Take Away: There are people at all stages of spiritual growth in the family of God.
Galatians 5: Love others as you love yourself.
Freedom isn’t free. For one thing, it’s expensive to obtain. That’s true on national levels. Wars are fought and lives are lost for the cause of freedom. It’s also true on the spiritual level. Jesus goes to the cross, giving his all to set us free from the dominion of sin. Freedom is also difficult to retain. Again, on national levels, once freedom is gained it’s often under attack from without and within. Vigilance is necessary if freedom is to be retained. Otherwise, it will gradually erode and be ultimately lost. Paul warns his readers that spiritual freedom must be guarded and allowed to mature. In his case, some are urging the Christians at Galatia to exchange some of their freedom in Christ for Jewish rules and regulations.
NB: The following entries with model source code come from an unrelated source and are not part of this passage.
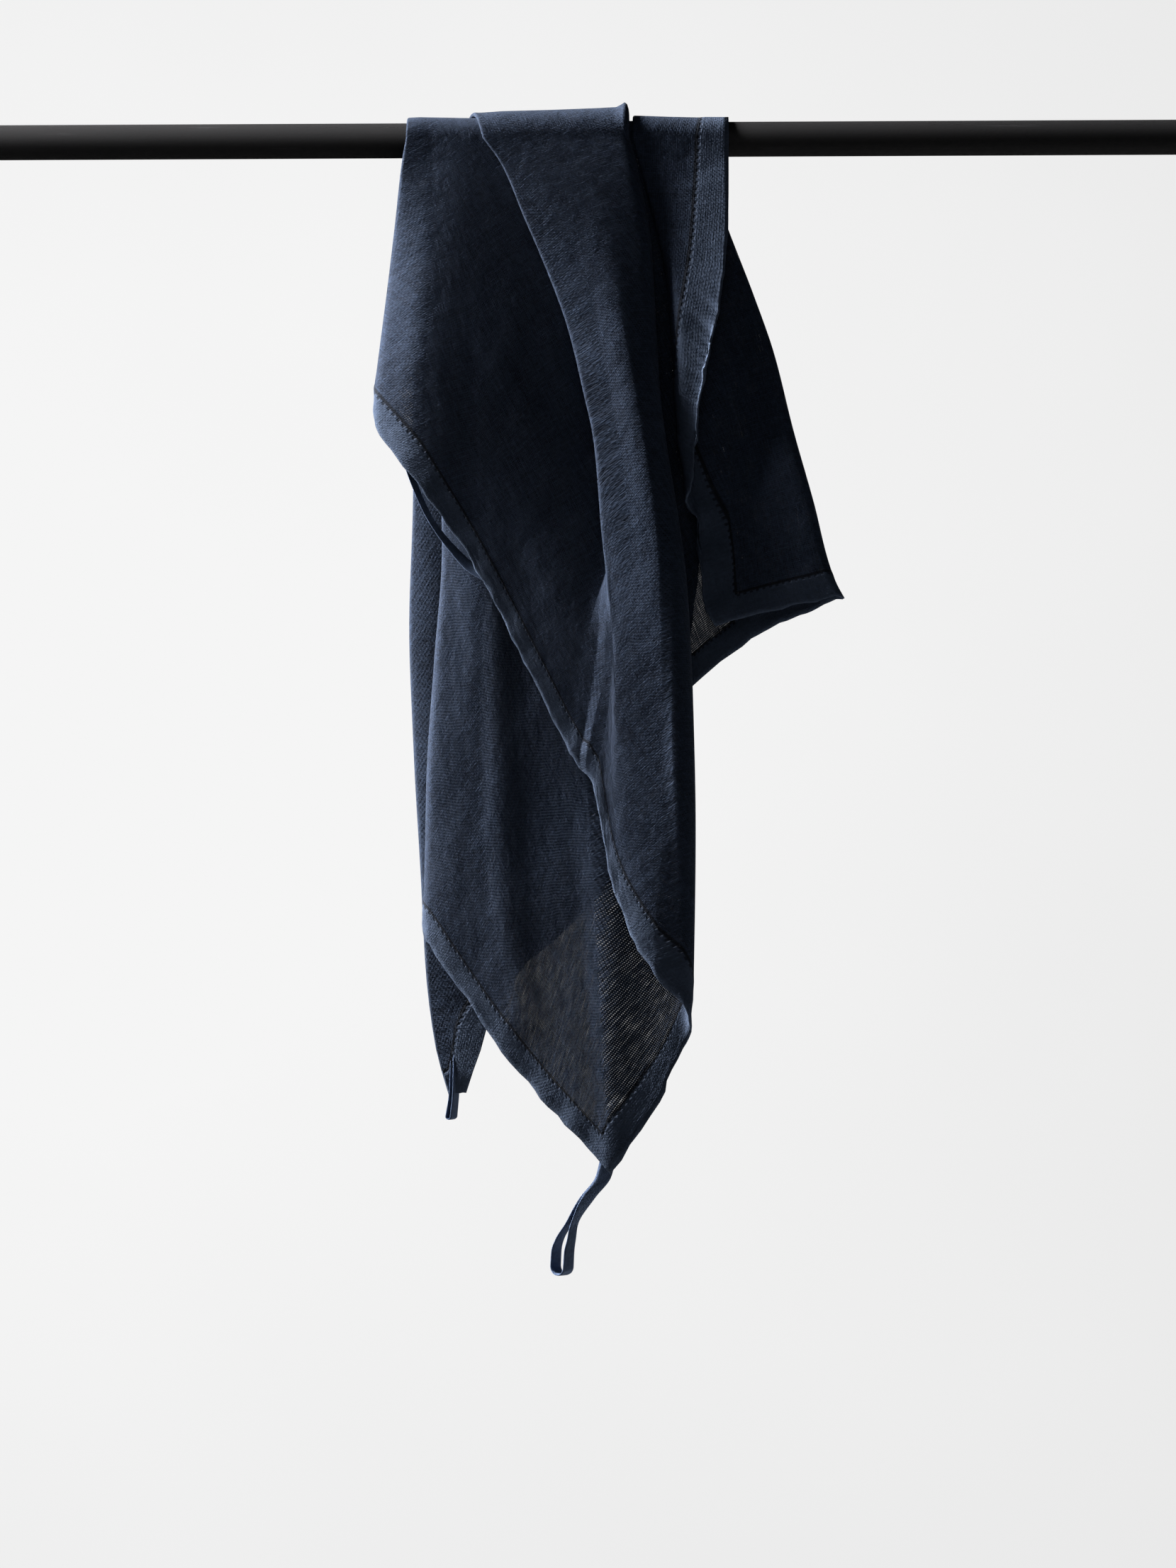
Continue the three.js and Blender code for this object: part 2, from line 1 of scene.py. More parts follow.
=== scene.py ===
"""Dresses the linen tea towel that hangs over a round black rod.

Lengths in the tables are in millimetres and every mesh is made in metres. X runs along the rod
from its left end, Y goes away from the viewer and Z is up. The rod's axis is Y = 0, Z = 0.
"""

import logging
import math
from dataclasses import dataclass, field
from enum import Enum
from typing import Any, Sequence

import bpy
import numpy as np
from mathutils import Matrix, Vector, noise

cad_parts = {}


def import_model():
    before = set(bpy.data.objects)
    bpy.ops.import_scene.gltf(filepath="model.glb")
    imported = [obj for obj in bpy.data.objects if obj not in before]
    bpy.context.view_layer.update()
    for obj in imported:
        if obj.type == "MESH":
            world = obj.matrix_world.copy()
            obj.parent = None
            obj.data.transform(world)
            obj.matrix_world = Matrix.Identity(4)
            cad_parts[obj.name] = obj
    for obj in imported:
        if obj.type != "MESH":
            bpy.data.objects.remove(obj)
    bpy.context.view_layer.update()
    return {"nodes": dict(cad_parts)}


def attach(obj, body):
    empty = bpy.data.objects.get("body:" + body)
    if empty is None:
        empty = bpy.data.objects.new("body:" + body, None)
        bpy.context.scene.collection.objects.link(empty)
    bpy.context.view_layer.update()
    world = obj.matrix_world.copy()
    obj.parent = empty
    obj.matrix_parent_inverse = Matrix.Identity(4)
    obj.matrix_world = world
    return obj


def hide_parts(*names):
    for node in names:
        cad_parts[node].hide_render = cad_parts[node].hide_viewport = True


LOG = logging.getLogger("tea_towel")
MM = 0.001

Row = Sequence[float]
Points = np.ndarray


# Small helpers


def linear(colour: str) -> tuple[float, float, float, float]:
    """Turns an sRGB hex colour into linear RGBA.

    Args:
        colour: Six hex digits with a leading hash sign.

    Returns:
        The linear colour with an alpha of 1.
    """
    parts = [int(colour[i : i + 2], 16) / 255 for i in (1, 3, 5)]
    values = [p / 12.92 if p <= 0.04045 else ((p + 0.055) / 1.055) ** 2.4 for p in parts]
    return (values[0], values[1], values[2], 1.0)


def smoothstep(low: float, high: float, value: np.ndarray | float) -> Any:
    """Rises smoothly from 0 at low to 1 at high."""
    share = np.clip((np.asarray(value, dtype=float) - low) / (high - low), 0.0, 1.0)
    return share * share * (3 - 2 * share)


def curve(q: float, a: Any, slope_a: Any, b: Any, slope_b: Any) -> Any:
    """Runs from a to b with the given slopes at both ends, as q goes from 0 to 1."""
    near, far = 2 * q**3 - 3 * q**2 + 1, 3 * q**2 - 2 * q**3
    return near * a + (q**3 - 2 * q**2 + q) * slope_a + far * b + (q**3 - q**2) * slope_b


def smooth(keys: Row, values: Row, at: float) -> float:
    """Reads a smooth curve through a table's rows that never overshoots them.

    Args:
        keys: Rising positions of the rows.
        values: The value in each row.
        at: The position to read.

    Returns:
        The value of the curve there.
    """
    last = len(keys) - 1
    if at <= keys[0]:
        return values[0]
    if at >= keys[last]:
        return values[last]
    rise = [(values[i + 1] - values[i]) / (keys[i + 1] - keys[i]) for i in range(last)]
    slopes = [rise[0]]
    for i in range(1, last):
        if rise[i - 1] * rise[i] <= 0:
            slopes.append(0.0)
            continue
        before, after = keys[i] - keys[i - 1], keys[i + 1] - keys[i]
        heavy, light = 2 * after + before, after + 2 * before
        slopes.append((heavy + light) / (heavy / rise[i - 1] + light / rise[i]))
    slopes.append(rise[last - 1])
    i = 0
    while at > keys[i + 1]:
        i += 1
    span = keys[i + 1] - keys[i]
    return curve((at - keys[i]) / span, values[i], span * slopes[i], values[i + 1], span * slopes[i + 1])


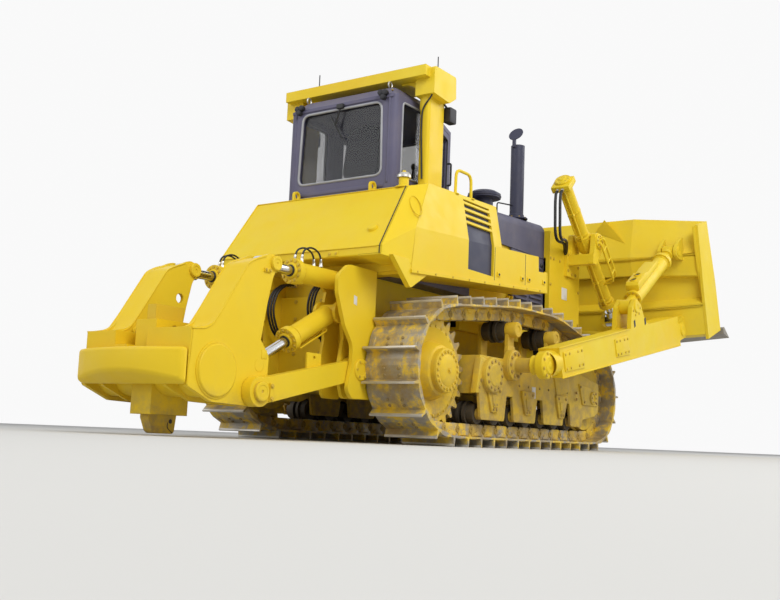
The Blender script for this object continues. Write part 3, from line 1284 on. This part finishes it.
def tank_fittings():
    """Weld beads, filler rim, plugs, breather and bolts on the fuel tank."""
    seams = Kit("tank_welds", "paint")
    seams.tube([(-903, -1085, 1862), (-903, 925, 1862)], 6, 8, 5)
    seams.tube([(-304, -985, 2592), (-304, 1020, 2592)], 6, 8, 5)
    seams.tube([(-304, 1028, 2590), (-902, 958, 1864), (-902, 958, 1790)], 6, 8, 20)
    groove = Kit("tank_seam", "dark")
    groove.tube([(-305, -982, 2592), (-905, -1116, 1866), (-905, -1116, 1790)], 5, 8, 20)
    trim = Kit("tank_trim", "paint")
    centre = at(-336, -1136, 2365)
    long_way = (at(-366, -1206, 2245) - at(-314, -1066, 2484)).normalized() * 0.128
    short_way = (at(-70, -1100, 2659) - at(-300, -998, 2590)).normalized() * 0.058
    trim.tube([centre + long_way * cos(radians(a)) + short_way * sin(radians(a)) for a in range(0, 361, 15)],
              7, 8, 1)
    trim.lathe((-720, -897, 2082), (-0.771, 0, 0.637), [(52, -6), (52, 14), (44, 26), (0, 30)], 28)
    trim.lathe((-245, -912, 2590), UP, [(88, -2), (88, 10), (64, 18), (58, 26)], 32)
    trim.lathe((-245, -912, 2755), UP, [(20, -3), (20, 12), (12, 18), (0, 18)])
    bolts = Kit("tank_bolts", "bolt")
    for y in (-560, 520):
        trim.block(-905, -893, y - 60, y + 60, 1792, 1850, 4)
        bolts.bolt((-905, y - 38, 1821), REAR, 10)
        bolts.bolt((-905, y + 38, 1821), REAR, 10)
    for y in (-1000, -300, 300, 860):
        bolts.bolt((-250, y, 2590), UP, 12)
    make(seams, groove, trim, bolts)


# Camera, floor and light

def place_camera():
    yaw, pitch, roll = (radians(angle) for angle in (CAMERA_YAW, CAMERA_PITCH, CAMERA_ROLL))
    forward = Vector((cos(yaw) * cos(pitch), sin(yaw) * cos(pitch), sin(pitch)))
    right = Vector((sin(yaw), -cos(yaw), 0.0))
    up = right.cross(forward)
    turned_right = right * cos(roll) + up * sin(roll)
    turned_up = up * cos(roll) - right * sin(roll)
    data = bpy.data.cameras.new("camera")
    data.sensor_width = SENSOR_WIDTH
    data.lens = FOCAL_PIXELS * SENSOR_WIDTH / PHOTO_WIDTH
    data.clip_end = 200.0
    camera = add_object("camera", data)
    turn = Matrix((turned_right, turned_up, -forward)).transposed().to_4x4()
    camera.matrix_world = Matrix.Translation(CAMERA_PLACE) @ turn
    bpy.context.scene.camera = camera


def build_floor():
    """A pale, matt floor that takes the machine's shadow."""
    mesh = bpy.data.meshes.new("floor")
    half = FLOOR_HALF
    mesh.from_pydata([(-half, -half, 0), (half, -half, 0), (half, half, 0), (-half, half, 0)], [], [(0, 1, 2, 3)])
    mesh.materials.append(plain_material("floor", (FLOOR_SHADE, FLOOR_SHADE, FLOOR_SHADE * 0.985), 0.9))
    add_object("floor", mesh)


def area_light(name, place, target, size, power, colour):
    data = bpy.data.lights.new(name, "AREA")
    data.size = size
    data.energy = power
    data.color = colour
    direction = Vector(target) - Vector(place)
    turn = direction.to_track_quat("-Z", "Y").to_matrix().to_4x4()
    add_object(name, data).matrix_world = Matrix.Translation(place) @ turn


def build_light():
    """An even sky that looks brighter to the camera than it shines, and three area lights."""
    world = bpy.data.worlds.new("world")
    bpy.context.scene.world = world
    world.use_nodes = True
    tree = world.node_tree
    sky = tree.nodes["Background"]
    sky.inputs["Color"].default_value = (*SKY_COLOUR, 1.0)
    sky.inputs["Strength"].default_value = SKY_STRENGTH
    paths = add_node(tree, "ShaderNodeLightPath")
    backdrop = add_node(tree, "ShaderNodeBackground", Color=(*WHITE, 1.0), Strength=BACKDROP_STRENGTH)
    share = add_node(tree, "ShaderNodeMath", operation="MAXIMUM")
    tree.links.new(paths.outputs["Is Camera Ray"], share.inputs[0])
    tree.links.new(paths.outputs["Is Glossy Ray"], share.inputs[1])
    either = add_node(tree, "ShaderNodeMixShader")
    for source, socket in zip((share, sky, backdrop), either.inputs):
        tree.links.new(source.outputs[0], socket)
    tree.links.new(either.outputs[0], tree.nodes["World Output"].inputs["Surface"])
    for lamp in LAMPS:
        area_light(*lamp)


bpy.context.scene.view_settings.view_transform = "Standard"
place_camera()
build_floor()
build_light()
dress_nodes()
for build in (ripper_cylinders, hose_ends, arm_fittings, beam_welds, beam_fittings, shank_fittings,
              bracket_fittings, track_fittings, frame_fittings, drive_fittings, blade_fittings, push_fittings,
              brace_fittings, lift_fittings, cab_glass, cab_inside, top_fittings, roll_bar_fittings,
              body_fittings, engine_door_fittings, tank_fittings):
    build()
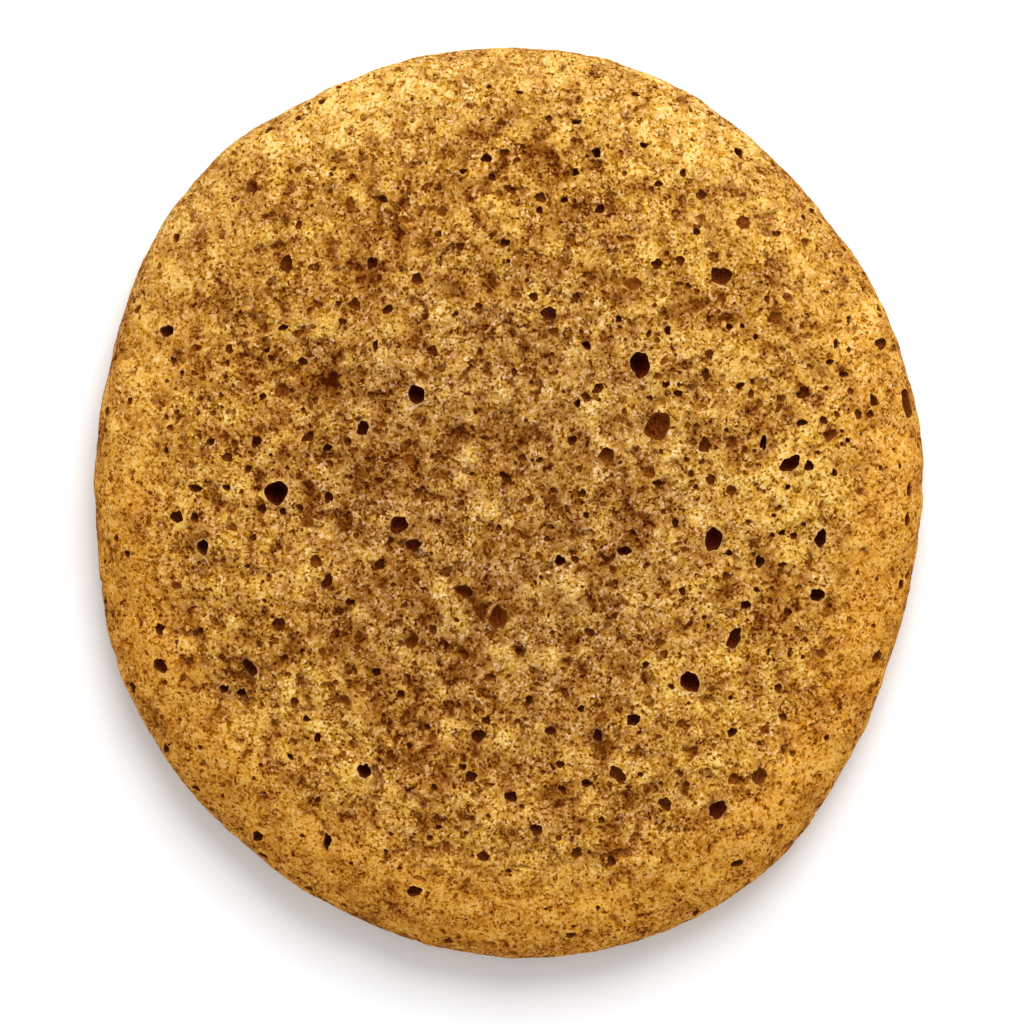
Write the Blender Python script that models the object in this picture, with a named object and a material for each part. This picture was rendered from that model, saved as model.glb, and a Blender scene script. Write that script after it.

He tells them that if they do that they’ll be “cut off from Christ” and “fall out of grace.” He also explains that freedom will actually destroy itself unless it’s harnessed. Otherwise, freedom becomes destructive and, in the name of freedom, people tend to “bite and ravage each other…annihilating each other.” If freedom is to survive it must be harnessed, placed under some controlling principle and authority. The Apostle doesn’t leave us to figure this out for ourselves, but plainly states that authority: “love others as you love yourself.” Spiritual freedom, then, might be thought of as rather fragile. On one side, it can be choked off by rules and regulations that seem to draw us like moths to a flame. On the other side, it can, itself, become a negative, destructive force that causes pain and ultimately consumes itself. The only hope is for our freedom to be placed under submission to love. It’s no wonder that Jesus, who paid the ultimate price to obtain our freedom insisted that his followers love one another. Otherwise, what he obtained for us is ultimately lost by us.
Take Away: Even freedom as great as it is must be made a servant to love.